The key dimensions and scopes of watchdog activity extend beyond any single statute. Oversight is exercised through four principal channels:
- Congressional oversight — committee hearings, subpoenas, and the appropriations power
- Executive branch IGs — independent investigators embedded within agencies
- The GAO — a legislative branch agency reporting directly to Congress
- Civil society and press — nonprofit investigators, journalists, and public records requesters operating outside government
How it works
The history of how oversight actually functions is inseparable from the crisis moments that shaped each generation of reform.
Early republic through the Civil War era. The first formal oversight mechanism was the Comptroller of the Treasury, established by the Treasury Act of 1789 (1 Stat. 65). The Comptroller reviewed government expenditures and reported irregularities — a function that directly prefigured the GAO. During the Civil War, the Defense Contract fraud that plagued the Union Army's procurement process prompted Congress to pass the False Claims Act of 1863 (31 U.S.C. §§ 3729–3733), which created a qui tam provision allowing private citizens to sue on the government's behalf and share in recovered funds.
The Progressive Era reforms (1900–1920s). The Bureau of Efficiency (1916) and the Budget and Accounting Act of 1921 (42 Stat. 20) created the General Accounting Office — renamed the Government Accountability Office in 2004 — and positioned it as an independent auditor of the executive branch. The 1921 act gave the Comptroller General a 15-year nonrenewable term specifically to insulate the position from political pressure.
Post-Watergate consolidation (1970s). The Watergate scandal produced the most concentrated period of oversight legislation in American history. Between 1973 and 1980, Congress enacted the War Powers Resolution (1973), the Congressional Budget and Impoundment Control Act (1974), the Privacy Act (1974), the Government in the Sunshine Act (1976), the Ethics in Government Act (1978), and the Inspector General Act (1978). The IG Act's core mechanism — placing presidentially appointed, Senate-confirmed investigators inside agencies with statutory independence — remains the structural backbone of federal oversight.
Post-1978 expansion. The number of statutory IGs grew from 12 in 1978 to the current 74 (CIGIE, Statutory Inspectors General). The Whistleblower Protection Act of 1989 (5 U.S.C. § 2302) added a parallel protection structure, shielding federal employees who report waste, fraud, and abuse from retaliation.
Common scenarios
Watchdog oversight activates across a predictable set of recurring fact patterns:
- Procurement fraud: The GAO has issued bid protest decisions for more than eight decades; in fiscal year 2022, GAO received 2,326 bid protest cases (GAO Bid Protest Annual Report to Congress, FY2022).
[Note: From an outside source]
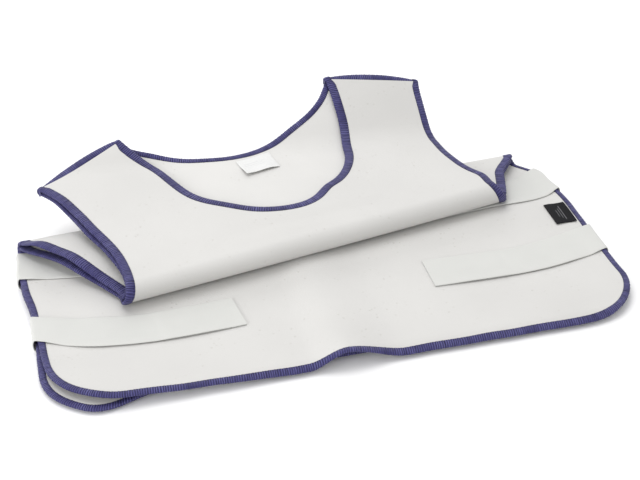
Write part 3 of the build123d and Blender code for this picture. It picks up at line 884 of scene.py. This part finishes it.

- Agency waste and mismanagement: IG audits routinely identify improper payments; the federal government reported approximately $247 billion in improper payments for fiscal year 2022 (PaymentAccuracy.gov, FY2022 Annual Report).
- Civil rights and ethics violations: The Office of Special Counsel investigates Hatch Act violations by federal employees, a function established under the Civil Service Reform Act of 1978.
- Environmental and regulatory noncompliance: The EPA IG and sector-specific oversight bodies investigate whether regulatory agencies enforce their own mandates.
Decision boundaries
Not all oversight functions operate identically. A critical distinction separates audit authority from investigative authority.
| Function | Primary body | Legal instrument | Binding outcome? |
|---|---|---|---|
| Financial audit | GAO, agency IGs | Audit report | No — recommendations only |
| Criminal investigation | IG with law enforcement referral | Grand jury referral | Yes — through DOJ prosecution |
| Legislative investigation | Congressional committee | Subpoena | Contempt of Congress if refused |
| Administrative discipline | Office of Special Counsel | Formal complaint | Yes — Merit Systems Protection Board order |
The boundaries also limit scope: IGs cannot prosecute cases directly; they refer matters to the Department of Justice. The GAO cannot compel agency compliance with its recommendations, though Congress can withhold appropriations in response. Congressional oversight as a watchdog mechanism operates under a distinct constitutional authority — the spending power and the necessary-and-proper clause — that IGs do not share.
Independent watchdog organizations versus government oversight bodies differ most sharply on enforcement: nongovernmental watchdogs generate public pressure and legal complaints but hold no direct disciplinary power over officials.